_PROBLEM TO WORK ON_
Print, without altering anything, the lines from the one that holds "obj.parent = empty" to the one that holds "camera_roll = -0.52", inclusive. No other lines belong in the output.

_DATASET SECTION_
<<<<

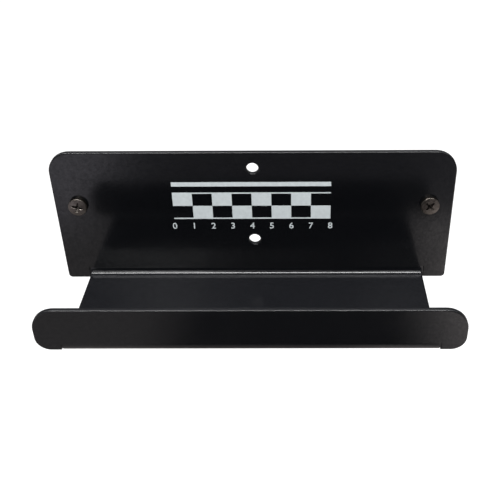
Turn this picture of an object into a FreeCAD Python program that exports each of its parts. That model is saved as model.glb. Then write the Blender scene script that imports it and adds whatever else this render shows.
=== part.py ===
import FreeCAD, Part
import math
import os

from FreeCAD import Vector

# Wall rack for hanging plan binders: one folded steel sheet and the two screws that hold it.
#
# The sheet is a back plate that lies on the wall, a shelf that comes forward from its lower edge, and an
# upright retaining lip. The shelf is narrower than the plate and the lip, so both stand past it as free
# ends, and the arms of a binder hanger drop through the notches that this leaves.
#
# Frame: millimetres, +Z up, +X along the rack, the wall on the +Y side. The origin is on the wall face, at
# the centre of the four mounting holes.

# ---- Folded sheet ----
sheet = 2.5                     # thickness of the steel
rack_width = 200.0              # plate and lip, end to end
rack_height = 73.5              # top edge of the plate to the underside of the shelf
channel_depth = 59.5            # plate to lip, inside
lip_height = 25.5               # underside of the shelf to the top edge of the lip
notch_depth = 12.0              # at each end, how far the plate and the lip stand past the shelf
bend_radius = 3.5               # inside of both bends
slit_width = 0.25               # relief slits that free the plate's and the lip's ends from the bends
slit_past_bend = 0.5            # how far a slit runs on above its bend
upper_corner_radius = 11.0      # upper corners of the plate and of the lip
plate_lower_corner_radius = 2.0
lip_lower_corner_radius = 7.0
edge_rounding = 0.4             # edges that hands and hangers meet: the plate's front and all of the lip
neck_rounding = 0.8             # upper edges of the neck, where a hanger's arms drop past it
deburr = 0.3                    # chamfer of the plate's wall side, and how wide its holes' rims are opened
deburr_slope = 30.0             # of the holes' rims, in degrees from the plate's face

# ---- Mounting holes ----
hole_drop = 29.2                # top edge of the plate to the line of the side holes
side_hole_inset = 11.75         # end of the plate to a side hole
centre_hole_spacing = 41.0      # one hole above and one below the line of the side holes
hole_clearance = 0.6            # radial, around a screw's thread

# ---- Wall screws ----
thread_diameter = 4.8           # over the thread, which runs from the head to the point
core_diameter = 3.6             # under the thread
screw_length = 30.0             # from under the head to the tip
point_length = 5.0
head_diameter = 9.5
head_side_height = 1.85         # upright side of the head
head_shoulder_radius = 0.5      # from the side to the crown
crown_rise = 0.15               # crown above the shoulder
recess_span = 5.4               # cross recess, wing tip to wing tip
recess_floor_span = 3.0
recess_wing_width = 1.1
recess_floor_width = 0.75
recess_wing_depth = 2.0         # all depths are below the crown
recess_core_diameter = 2.6      # cone at the middle of the cross
recess_core_floor_diameter = 1.0
recess_core_depth = 2.3
recess_flare = 0.1              # depth and widening of the recess's bevelled mouth
recess_entry = 0.2              # how far the cutters start above the crown
left_recess_turn = 15.0         # degrees clockwise from upright, seen from the front
right_recess_turn = 44.0

# ---- Places that follow ----
top = hole_drop
underside = top - rack_height
shelf_top = underside + sheet
lip_top = underside + lip_height
plate_front = -sheet
lip_back = plate_front - channel_depth
lip_front = lip_back - sheet
neck_width = rack_width - 2 * notch_depth       # shelf and both bends
slit_top = shelf_top + bend_radius + slit_past_bend
rounding = min(edge_rounding, 0.45 * sheet)
neck_fillet = min(neck_rounding, 0.45 * sheet)
chamfer = min(deburr, 0.45 * sheet)
hole_diameter = thread_diameter + 2 * hole_clearance

side_hole_x = rack_width / 2 - side_hole_inset
side_holes = [(-side_hole_x, 0.0), (side_hole_x, 0.0)]
centre_holes = [(0.0, -centre_hole_spacing / 2), (0.0, centre_hole_spacing / 2)]

same_place = 1e-6


def arc_through(centre, radius, start, end):
    """Arc in the XZ plane of its centre, from one angle to the other in degrees."""
    points = [centre + Vector(math.cos(a), 0, math.sin(a)) * radius
              for a in (math.radians(start), math.radians((start + end) / 2), math.radians(end))]
    return Part.Arc(*points).toShape()


def panel(z_low, z_high, lower_radius, upper_radius, y_front):
    """Upright piece of sheet as wide as the rack, with rounded corners."""
    half = rack_width / 2
    corners = [
        (Vector(half - upper_radius, y_front, z_high - upper_radius), upper_radius, 0),
        (Vector(-half + upper_radius, y_front, z_high - upper_radius), upper_radius, 90),
        (Vector(-half + lower_radius, y_front, z_low + lower_radius), lower_radius, 180),
        (Vector(half - lower_radius, y_front, z_low + lower_radius), lower_radius, 270),
    ]
    arcs = [arc_through(centre, radius, start, start + 90) for centre, radius, start in corners]
    sides = []
    for this, following in zip(arcs, arcs[1:] + arcs[:1]):
        sides.append(this)
        sides.append(Part.makeLine(this.lastVertex().Point, following.firstVertex().Point))
    return Part.Face(Part.Wire(sides)).extrude(Vector(0, sheet, 0))


def edges_at(solid, direction, place):
    """Edges that lie in the plane at one place along an axis, "X", "Y" or "Z"."""
    return [edge for edge in solid.Edges
            if all(abs(getattr(vertex, direction) - place) < same_place for vertex in edge.Vertexes)]


def drill(x, z):
    """Cutter for one hole through the plate, with its deburred rims."""
    radius = hole_diameter / 2
    rim_depth = chamfer * math.tan(math.radians(deburr_slope))
    back, forward = Vector(0, 1, 0), Vector(0, -1, 0)
    bore = Part.makeCylinder(radius, sheet, Vector(x, plate_front, z), back)
    rims = [Part.makeCone(radius + chamfer, radius, rim_depth, Vector(x, plate_front, z), back),
            Part.makeCone(radius + chamfer, radius, rim_depth, Vector(x, 0, z), forward)]
    return bore.fuse(rims)


def neck_gap(z_low, z_high, y_front):
    """What is cut from a panel's middle, so that the neck and its two slits fit there."""
    width = neck_width + 2 * slit_width
    return Part.makeBox(width, sheet, z_high - z_low, Vector(-width / 2, y_front, z_low))


def make_plate():
    plate = panel(underside, top, plate_lower_corner_radius, upper_corner_radius, plate_front)
    plate = plate.makeFillet(rounding, edges_at(plate, "Y", plate_front))
    plate = plate.makeChamfer(chamfer, edges_at(plate, "Y", 0.0))
    cutters = [drill(x, z) for x, z in side_holes + centre_holes]
    return plate.cut(cutters + [neck_gap(underside, slit_top, plate_front)])


def make_lip():
    """The lip's free ends stop level with the top of the shelf."""
    lip = panel(shelf_top, lip_top, lip_lower_corner_radius, upper_corner_radius, lip_front)
    lip = lip.makeFillet(rounding, edges_at(lip, "Y", lip_front) + edges_at(lip, "Y", lip_back))
    return lip.cut(neck_gap(shelf_top, slit_top, lip_front))


def neck_side(offset):
    """One side of the folded strip from the plate to the lip, at its inner face moved out by offset."""
    x = -neck_width / 2
    radius = bend_radius + offset
    y_plate, y_lip, z = plate_front + offset, lip_back - offset, shelf_top - offset
    diagonal = radius * (1 - math.sqrt(0.5))

    def point(y, height):
        return Vector(x, y, height)

    return [
        Part.makeLine(point(y_plate, slit_top), point(y_plate, z + radius)),
        Part.Arc(point(y_plate, z + radius), point(y_plate - diagonal, z + diagonal),
                 point(y_plate - radius, z)).toShape(),
        Part.makeLine(point(y_plate - radius, z), point(y_lip + radius, z)),
        Part.Arc(point(y_lip + radius, z), point(y_lip + diagonal, z + diagonal),
                 point(y_lip, z + radius)).toShape(),
        Part.makeLine(point(y_lip, z + radius), point(y_lip, slit_top)),
    ]


def make_neck():
    """Shelf and both bends, up to where they join the plate and the lip."""
    inner, outer = neck_side(0.0), neck_side(sheet)
    ends = [Part.makeLine(inner[0].firstVertex().Point, outer[0].firstVertex().Point),
            Part.makeLine(inner[-1].lastVertex().Point, outer[-1].lastVertex().Point)]
    section = Part.Face(Part.Wire(Part.sortEdges(inner + outer + ends)[0]))
    neck = section.extrude(Vector(neck_width, 0, 0))
    upper = edges_at(neck, "Z", shelf_top)
    rims = [edge for edge in edges_at(neck, "X", -neck_width / 2) + edges_at(neck, "X", neck_width / 2)
            if any(edge.isSame(other) for other in upper)]
    return neck.makeFillet(neck_fillet, rims)


def make_rack_body():
    return make_plate().fuse([make_neck(), make_lip()]).removeSplitter()


def head_outline():
    """Head's crown and shoulder in the plane of X (radius) and Z (height above its seat), and its height."""
    height = head_side_height + head_shoulder_radius + crown_rise
    reach = head_diameter / 2 - head_shoulder_radius
    crown_radius = (reach ** 2 + 2 * head_shoulder_radius * crown_rise + crown_rise ** 2) / (2 * crown_rise)
    shoulder_centre = Vector(reach, 0, head_side_height)
    crown_centre = Vector(0, 0, height - crown_radius)
    towards = shoulder_centre - crown_centre
    blend = math.degrees(math.atan2(towards.z, towards.x))
    crown = arc_through(crown_centre, crown_radius, 90, blend)
    shoulder = arc_through(shoulder_centre, head_shoulder_radius, blend, 0)
    return [crown, shoulder], height


def tapered_slot(span, width, floor_span, floor_width, high, low):
    """Upright block with flat sides that narrow from one height down to the other."""
    block = Part.makeWedge(-floor_span / 2, low, -floor_width / 2, -width / 2, -span / 2,
                           floor_span / 2, high, floor_width / 2, width / 2, span / 2)
    block.rotate(Vector(0, 0, 0), Vector(1, 0, 0), 90)
    return block


def make_recess(crown_height):
    """Cutter for the cross recess: two tapered slots with bevelled mouths, and the cone between them."""
    mouth = crown_height - recess_flare
    widening = 2 * (recess_flare + recess_entry)
    flare = tapered_slot(recess_span + widening, recess_wing_width + widening, recess_span, recess_wing_width,
                         crown_height + recess_entry, mouth)
    slot = tapered_slot(recess_span, recess_wing_width, recess_floor_span, recess_floor_width, mouth,
                        crown_height - recess_wing_depth).fuse(flare)
    across = slot.copy()
    across.rotate(Vector(0, 0, 0), Vector(0, 0, 1), 90)
    core = Part.makeCone(recess_core_floor_diameter / 2, recess_core_diameter / 2,
                         recess_entry + recess_core_depth, Vector(0, 0, crown_height - recess_core_depth))
    return slot.fuse([across, core])


def make_screw(x, z, recess_turn):
    """Pan-head screw seated on the plate, its axis along Y and its tip in the wall."""
    crown_and_shoulder, crown_height = head_outline()
    corners = [
        Vector(head_diameter / 2, 0, head_side_height),
        Vector(head_diameter / 2, 0, 0),
        Vector(core_diameter / 2, 0, 0),
        Vector(core_diameter / 2, 0, point_length - screw_length),
        Vector(0, 0, -screw_length),
        Vector(0, 0, crown_height),
    ]
    sides = [Part.makeLine(a, b) for a, b in zip(corners, corners[1:])]
    section = Part.Face(Part.Wire(Part.sortEdges(crown_and_shoulder + sides)[0]))
    screw = section.revolve(Vector(0, 0, 0), Vector(0, 0, 1), 360).cut(make_recess(crown_height))
    screw.rotate(Vector(0, 0, 0), Vector(0, 0, 1), -recess_turn)
    screw.rotate(Vector(0, 0, 0), Vector(1, 0, 0), 90)
    screw.translate(Vector(x, plate_front, z))
    return screw


os.makedirs("parts", exist_ok=True)
make_rack_body().exportStep("parts/rack_body.step")
for name, (x, z), turn in zip(("left_wall_screw", "right_wall_screw"), side_holes,
                              (left_recess_turn, right_recess_turn)):
    make_screw(x, z, turn).exportStep("parts/" + name + ".step")
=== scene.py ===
import math

import bmesh
import bpy
from mathutils import Matrix, Vector


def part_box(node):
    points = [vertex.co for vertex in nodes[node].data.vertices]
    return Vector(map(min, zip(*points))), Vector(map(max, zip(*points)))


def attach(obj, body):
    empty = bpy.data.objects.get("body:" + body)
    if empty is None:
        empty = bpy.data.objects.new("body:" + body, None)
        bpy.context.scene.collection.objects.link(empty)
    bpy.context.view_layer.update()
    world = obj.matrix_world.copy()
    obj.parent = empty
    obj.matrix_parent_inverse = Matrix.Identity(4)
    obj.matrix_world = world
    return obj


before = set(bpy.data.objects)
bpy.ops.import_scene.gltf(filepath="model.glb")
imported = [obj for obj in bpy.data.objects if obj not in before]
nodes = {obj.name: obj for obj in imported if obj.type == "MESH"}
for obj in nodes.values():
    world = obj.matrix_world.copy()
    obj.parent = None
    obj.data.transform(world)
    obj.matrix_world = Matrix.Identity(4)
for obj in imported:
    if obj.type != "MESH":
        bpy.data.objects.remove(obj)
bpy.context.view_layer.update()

mm = 0.001
plate_front_y = -2.5 * mm
screws = ("left_wall_screw", "right_wall_screw")


# ---- Camera ----

image_width_px = 500
principal_x_px = 289.3          # the lens axis meets the picture right of its middle
focal_px = 783.7
sensor_width_mm = 36.0
camera_place = (0.0217, -0.3427, 0.1992)
camera_pitch = 33.65            # degrees down from level
camera_heading = -0.67          # degrees to the right of straight at the wall
camera_roll = -0.52             # degrees


def make_camera():
    data = bpy.data.cameras.new("camera")
    data.sensor_width = sensor_width_mm
    data.lens = focal_px / image_width_px * sensor_width_mm
    data.shift_x = 0.5 - principal_x_px / image_width_px
    camera = bpy.data.objects.new("camera", data)
    bpy.context.scene.collection.objects.link(camera)
    turn = (Matrix.Rotation(math.radians(-camera_heading), 4, "Z")
            @ Matrix.Rotation(math.radians(90 - camera_pitch), 4, "X")
            @ Matrix.Rotation(math.radians(camera_roll), 4, "Z"))
    camera.matrix_world = Matrix.Translation(camera_place) @ turn
    bpy.context.scene.camera = camera


# ---- Materials ----

# A pair of colours is the darkest and the lightest of a mottled surface.
coat_tones = (0.0028, 0.0031, 0.0039), (0.0040, 0.0043, 0.0053)
# Painted sheen: this lighter pair is the coat drawn lighter where it faces up, standing in for
# reflected light.
painted_sheen_tones = (0.0080, 0.0084, 0.0101), (0.0118, 0.0122, 0.0145)
coat_roughness = 0.12, 0.18
coat_specular = 0.36, 0.64
film_radius = 0.7 * mm          # how far from an edge the film rounds its sheen
film_samples = 8
steel_colours = (0.112, 0.098, 0.086), (0.200, 0.180, 0.163)
steel_roughness = 0.25, 0.40
ink_colours = (0.54, 0.585, 0.60), (0.61, 0.66, 0.675)
ink_roughness = 0.42
noise_span = 0.3, 0.7           # what a noise mostly stays within
painted_sheen_span = 0.6, 0.95           # upward part of the normal where the painted sheen begins, and where it is full


def new_material(name):
    material = bpy.data.materials.new(name)
    material.use_nodes = True
    tree = material.node_tree
    return material, tree, tree.nodes["Principled BSDF"]


def object_coordinates(tree):
    return tree.nodes.new("ShaderNodeTexCoord").outputs["Object"]


def add_noise(tree, coordinates, scale, detail=3.0, roughness=0.5):
    noise = tree.nodes.new("ShaderNodeTexNoise")
    noise.inputs["Scale"].default_value = scale
    noise.inputs["Detail"].default_value = detail
    noise.inputs["Roughness"].default_value = roughness
    tree.links.new(coordinates, noise.inputs["Vector"])
    return noise.outputs["Fac"]


def add_range(tree, value, low, high, span=noise_span):
    """Pass the value's span on as low to high."""
    ranged = tree.nodes.new("ShaderNodeMapRange")
    ranged.inputs["From Min"].default_value, ranged.inputs["From Max"].default_value = span
    ranged.inputs["To Min"].default_value = low
    ranged.inputs["To Max"].default_value = high
    tree.links.new(value, ranged.inputs["Value"])
    return ranged.outputs["Result"]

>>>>

_FINAL ANSWER_
    obj.parent = empty
    obj.matrix_parent_inverse = Matrix.Identity(4)
    obj.matrix_world = world
    return obj


before = set(bpy.data.objects)
bpy.ops.import_scene.gltf(filepath="model.glb")
imported = [obj for obj in bpy.data.objects if obj not in before]
nodes = {obj.name: obj for obj in imported if obj.type == "MESH"}
for obj in nodes.values():
    world = obj.matrix_world.copy()
    obj.parent = None
    obj.data.transform(world)
    obj.matrix_world = Matrix.Identity(4)
for obj in imported:
    if obj.type != "MESH":
        bpy.data.objects.remove(obj)
bpy.context.view_layer.update()

mm = 0.001
plate_front_y = -2.5 * mm
screws = ("left_wall_screw", "right_wall_screw")


# ---- Camera ----

image_width_px = 500
principal_x_px = 289.3          # the lens axis meets the picture right of its middle
focal_px = 783.7
sensor_width_mm = 36.0
camera_place = (0.0217, -0.3427, 0.1992)
camera_pitch = 33.65            # degrees down from level
camera_heading = -0.67          # degrees to the right of straight at the wall
camera_roll = -0.52             # degrees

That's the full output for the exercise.